### Task description
From the data that follows, copy every line holding the string "behaviour".

>>

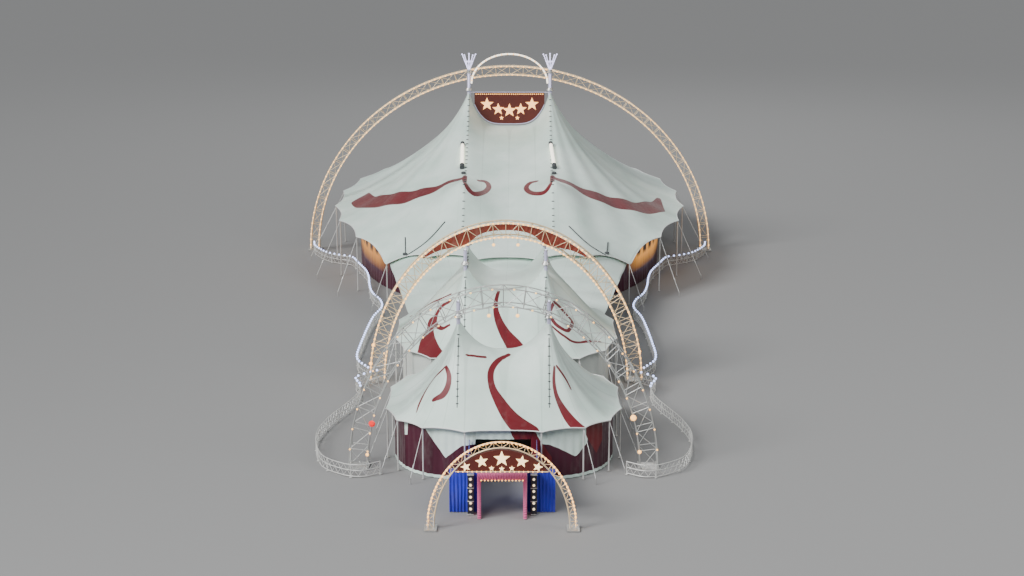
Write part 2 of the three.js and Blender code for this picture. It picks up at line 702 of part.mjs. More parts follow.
// Between the masts: a lit half-round arch above, and a sign board above the sag of the roof.
function addMastSign(mainPatches) {
  const y = mainTent.peakY[0];
  const reach = mainTent.peakX - mainTent.mastRadius * Math.cos(Math.PI / mastSides) - gap;
  const curve = new HalfEllipse(reach - crownArch.radius, crownArch.rise, y);
  const line = curve.getSpacedPoints(crownArch.segments).map((p) => p.add(point(0, 0, crownArch.springing)));
  addPiece('mast_arch', toGeometry(toSolid(sweep(line, crownArch.radius, point(0, 1, 0)))), materials.cream);
  const tall = mastSign.top - mainTent.sagAcross;
  const board = block(0, y, mainTent.sagAcross, 2 * mastSign.half, mastSign.thickness, tall);
  const clear = cutOverRoof(board, mainPatches, mastSign.clearance);
  const rail = bar(point(-reach, y, mastSign.top), point(reach, y, mastSign.top), mastSign.rail, 4);
  addPiece('mast_sign', fuse([clear, rail]), materials.sign);
}

// The entrance: a lit arch with its sign board, and behind it a portal, with drapes back to the door.
function entranceCurve(outward) {
  const curve = new HalfEllipse(entrance.halfWidth + outward, entrance.rise + outward, 0);
  return curve.getSpacedPoints(entrance.segments);
}

function addEntranceArch() {
  const half = entrance.depth / 2;
  const inner = entranceCurve(-half);
  const outer = entranceCurve(half);
  const pieces = [sweep(inner, entrance.chord, point(0, 1, 0)), sweep(outer, entrance.chord, point(0, 1, 0))];
  for (let i = 0; i < entrance.segments; i += 2) {
    const low = inner[i].clone().lerp(inner[i + 1], 0.5);
    const high = outer[i].clone().lerp(outer[i + 1], 0.5);
    pieces.push(bar(low, high, entrance.chord * 0.5, 4));
  }
  for (const x of [-entrance.halfWidth, entrance.halfWidth]) {
    pieces.push(block(x, 0, 0, entrance.plateWidth, entrance.plateDepth, 0.1));
  }
  const whole = toSolid(fuse(pieces)).subtract(toSolid(block(0, 0, -1, 14, 2, 1)));
  addPiece('entrance_arch', toGeometry(whole), materials.cream);
}

function addEntranceSign() {
  const rim = entranceCurve(-entrance.depth / 2 - entrance.chord - gap).map((p) => [p.x, p.z]);
  const board = toSolid(panel(rim, -entrance.signThickness / 2, entrance.signThickness));
  const below = toSolid(block(0, 0, -1, 14, 2, 1 + entrance.signFoot));
  addPiece('entrance_sign', toGeometry(board.subtract(below)), materials.sign);
}

function addPortal() {
  const { portalHalf, portalPost, portalFront, portalBack, portalHeight } = entrance;
  const depth = portalBack - portalFront;
  const y = (portalBack + portalFront) / 2;
  const whole = toSolid(block(0, y, 0, 2 * portalHalf, depth, portalHeight));
  const way = toSolid(block(0, y, -1, 2 * (portalHalf - portalPost), 3, 1 + portalHeight - 2 * portalPost));
  addPiece('entrance_portal', toGeometry(whole.subtract(way)), materials.portal);
}

// Where the front wall stands over a given X, on its straight stretch next to the door.
function doorWallY(x) {
  const from = angleAtX(frontTent, entrance.doorHalf, true) - 2 * Math.PI;
  const [next] = bayAngles(frontTent, from, 0);
  const start = wallPoint(frontTent, from, frontTent.wallInset);
  const end = wallPoint(frontTent, next, frontTent.wallInset);
  return THREE.MathUtils.lerp(start.y, end.y, (x - start.x) / (end.x - start.x));
}

function addDrapes() {
  const { portalHalf, wingY, wingEdge, drapeX, drape, drapeHeight } = entrance;
  const wingStart = portalHalf + gap;
  const wing = block((wingStart + wingEdge) / 2, wingY + drape / 2, 0, wingEdge - wingStart, drape, drapeHeight);
  const end = Math.min(doorWallY(drapeX), doorWallY(drapeX + drape)) - gap;
  const run = block(drapeX + drape / 2, (wingY + end) / 2, 0, drape, end - wingY, drapeHeight);
  addPair('entrance_drape', fuse([wing, run]), materials.drape);
}

function addColumns() {
  const { columnX, columnSide, columnHeight, wingY } = entrance;
  const y = wingY - gap - columnSide / 2;
  const column = toGeometry(toSolid(block(columnX, y, 0, columnSide, columnSide, columnHeight)));
  addPair('lamp_column', column, materials.dark);
}

// The barriers run from one arch foot to the next, and at the front to a stake of the front tent.
function addBarriers() {
  const besidePlate = (footPlate / 2) + gap + barrier.post;
  const frontStake = stakePlace(frontTent, -3);
  const loopStart = [midArch.halfWidth, midArch.y - besidePlate];
  const loopEnd = [frontStake.x + stake.half + barrier.post + gap, frontStake.y];
  addPair('front_barrier', barrierGeometry([loopStart, ...frontLoop, loopEnd]), materials.steel);
  const sideStart = [mainArch.halfWidth, mainArch.y - besidePlate];
  const sideEnd = [midArch.halfWidth + besidePlate, midArch.y];
  addPair('side_barrier', barrierGeometry([sideStart, ...sideLine, sideEnd]), materials.steel);
}

const mainPatches = addMainTent();
const midPatches = addSmallTent(midTent, 'mid', midPassage, [-5, 1], []);
addSmallTent(frontTent, 'front', frontPassage, [-7, 5], [-7]);
addPiece('mid_arch', archGeometry(midArch), materials.cream);
addPiece('front_arch', archGeometry(frontArch), materials.cream);
addLink(mainPatches, midPatches);
addMastSign(mainPatches);
addEntranceArch();
addEntranceSign();
addPortal();
addDrapes();
addColumns();
addBarriers();

model.scale.setScalar(metre);
model.position.y = -midLength * metre;

export default model;
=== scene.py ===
import json
import bpy
import bmesh
import numpy as np
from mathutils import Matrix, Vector

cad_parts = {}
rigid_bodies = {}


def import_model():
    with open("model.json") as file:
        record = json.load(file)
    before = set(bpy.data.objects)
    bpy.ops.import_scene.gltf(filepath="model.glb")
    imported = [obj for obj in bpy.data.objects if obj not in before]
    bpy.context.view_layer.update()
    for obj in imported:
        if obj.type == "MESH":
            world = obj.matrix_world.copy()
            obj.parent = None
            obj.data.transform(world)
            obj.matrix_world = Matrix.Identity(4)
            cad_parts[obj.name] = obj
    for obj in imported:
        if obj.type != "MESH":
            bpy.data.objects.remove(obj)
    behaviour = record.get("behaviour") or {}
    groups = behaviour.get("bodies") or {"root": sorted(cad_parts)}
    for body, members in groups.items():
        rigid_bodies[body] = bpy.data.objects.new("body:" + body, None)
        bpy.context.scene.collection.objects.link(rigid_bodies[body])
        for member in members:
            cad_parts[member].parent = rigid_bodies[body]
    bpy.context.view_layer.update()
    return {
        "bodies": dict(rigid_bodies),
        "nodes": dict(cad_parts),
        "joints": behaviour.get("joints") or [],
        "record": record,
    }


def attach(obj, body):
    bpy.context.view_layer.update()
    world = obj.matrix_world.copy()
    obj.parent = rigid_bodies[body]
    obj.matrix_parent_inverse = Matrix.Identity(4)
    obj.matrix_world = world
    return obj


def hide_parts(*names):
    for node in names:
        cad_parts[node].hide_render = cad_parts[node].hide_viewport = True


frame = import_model()
print("frame loaded:", len(frame["nodes"]), "nodes")

# All sizes below are real metres, X right, Y from the entrance to the back, Z up; the model is a tenth of them.
scale = 0.1
midLength = 63.346  # Y of the middle of the whole length
gap = 0.003  # between parts that stand beside each other
acrossY = (0, 1, 0)  # for tubes that stay in an upright plane
sides = (("right", 1), ("left", -1))


def toModel(points):
    # Real places become model places: the middle of the length goes to Y = 0, then everything shrinks.
    return (np.asarray(points, float) - (0, midLength, 0)) * scale


def placed(x, y, z):
    # Points from their coordinates, each an array or one value for all of them.
    return np.stack(np.broadcast_arrays(*(np.asarray(c, float) for c in (x, y, z))), -1)


def around(x, y, z, radius, turn):
    # Points of a level circle, at the given angles.
    return placed(x + radius * np.cos(turn), y + radius * np.sin(turn), z)


def pattern(x, y, z, across, along):
    # Places in rows and columns about (x, y), as for bolts.
    return np.array([(x + dx, y + dy, z) for dx in across for dy in along])


def runAlong(line):
    # How far each point of a line is from its start, along it.
    return np.concatenate([[0], np.cumsum(np.linalg.norm(np.diff(line, axis=0), axis=1))])


def longestColumn(grid):
    # The length of a grid of points from its first row to its last, where it is longest.
    return float(np.linalg.norm(np.diff(grid, axis=0), axis=-1).sum(0).max())


def circles(side, up, sides):
    # A unit circle of a few sides in the plane of each pair of directions.
    turn = np.arange(sides) * 2 * np.pi / sides
    return np.cos(turn)[None, :, None] * side[:, None] + np.sin(turn)[None, :, None] * up[:, None]


# A part is (points, quads, triangles, material index); points are real metres.
def loft(rings, mat=0):
    # Rings of equal count joined one to the next, with a fan to the middle at both ends.
    rings = np.asarray(rings, float)
    n, m = rings.shape[:2]
    r, c = np.meshgrid(np.arange(n - 1), np.arange(m), indexing="ij")
    a, b = r * m + c, r * m + (c + 1) % m
    quads = np.stack([a, b, b + m, a + m], -1).reshape(-1, 4)
    k = np.arange(m)
    first = np.stack([np.full(m, n * m), (k + 1) % m, k], -1)
    last = np.stack([np.full(m, n * m + 1), (n - 1) * m + k, (n - 1) * m + (k + 1) % m], -1)
    points = np.concatenate([rings.reshape(-1, 3), [rings[0].mean(0), rings[-1].mean(0)]])
    return points, quads, np.concatenate([first, last]), mat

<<

### Solution
    behaviour = record.get("behaviour") or {}
    groups = behaviour.get("bodies") or {"root": sorted(cad_parts)}
        "joints": behaviour.get("joints") or [],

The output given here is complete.